No, nothing to do with a particularly painful treatment. It's merely allergy desensitisation.
However, this means that I need to stay in the waiting room for a whole hour after the injection, in case I have a bad reaction.

And they play BBC1, too loud to be completely screened out. Plus all the seats are facing the giant screen, it's always in your arc of vision.

And this is my typical ordeal:


-A show called Heir Hunters. This is apparently about people whose job is to track distant relatives of people who just died without direct heirs, to avoid the horror of horrors: having the estate value go to the Treasury instead of increasing the bank account of people that the deceased had not seen, probably, ever. The sight of people suddenly coming to estimate the value (mmm it seems smaller than the neighbours' houses, shame) of the remains of someone they never bothered to interact with is sickening. That this be made into a regular program  too. Next is...

-Homes under the hammer. That's about people buying houses at auction -so usually a distressed sale, to quickly paint over the ungainly parts and then the big suspense: will they make a profit? Well, it is quite in tune with the property obsession of much of the country. It's amazing how many see houses not as places to live in but as tools to make money.

-I may be lucky with the time of this week's appointment and miss the following, but the previous times, there was something called Saints and Scroungers (I think. Don't want to give them any traffic by checking). So, that seemed to be about the use of CCTV to catch "horrible people", such as people who claimed some benefits longer than they were entitled, or who smuggled jewellery into the country. The very clear result is to paint whole subsets of the population (I suspect, for many people, that it would be every subset that can fall in the "the others" category) as suspect, as thieves, as parasites.
Somehow, it seems that CCTV has yet to be used to solve any of the much more expensive cases of corporate fraud. And yet, it would be the easiest thing in the world: in the same way that they track someone as having worked some hours in the pub while claiming he was not working, they would have very clear videos of companies massively operating despite pretending that all of their activity is in Jersey or the Caiman Islands.

-Similarly, thanks to this week's timing I should not be subject to things like Bargain Hunting (about buying goods on antiques markets and hoping to sell them at auction for a profit), or Cash in the Attic (about looking for things in your house to sell at auction in order to reach a target sum to raise, and a few others, and a few others. I think there are a couple of themes emerging there. They don't feel particularly endearing.

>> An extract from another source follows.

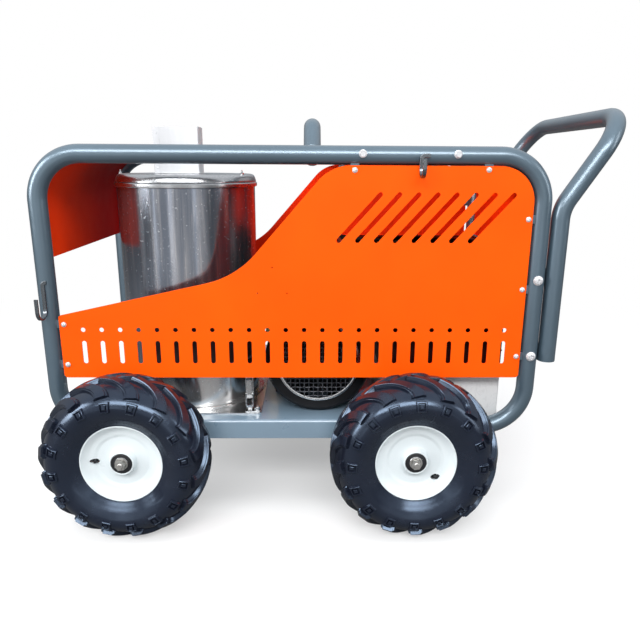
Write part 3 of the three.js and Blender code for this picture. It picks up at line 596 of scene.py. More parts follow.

I've long been meaning to write a kind of sociological observation of the UK based on the TV programs, don't know if I'll ever do so. In the meantime, I wish they changed the channel. Or turned the damn thing off.

2 comments:

  1. This is a great depiction of what I - regrettably - happened to be watching in my idleness times...
    They make these look like thrillers and documentaries at the same time, that is the problem - and potentially why people might enjoy them.

    I love your blog by the way!

    ReplyDelete
  2. Thanks for the compliment.
    I have a feeling I should know who you are, but I can't guess.

    Thing is, they could make thrillers/documentaries-like programs with very different subjects. Maybe a theatre troupe trying to stage their new production in a festival with not funding. Or someone trying to find the right change in agricultural techniques to solve crop failures in a developping country.
    But about trying to make a profit by buying and reselling? Maybe they are trying to prove the efficient market hypothesis.

    As for demonizing benefits recipients, well... I guess I'd better not get (re)started.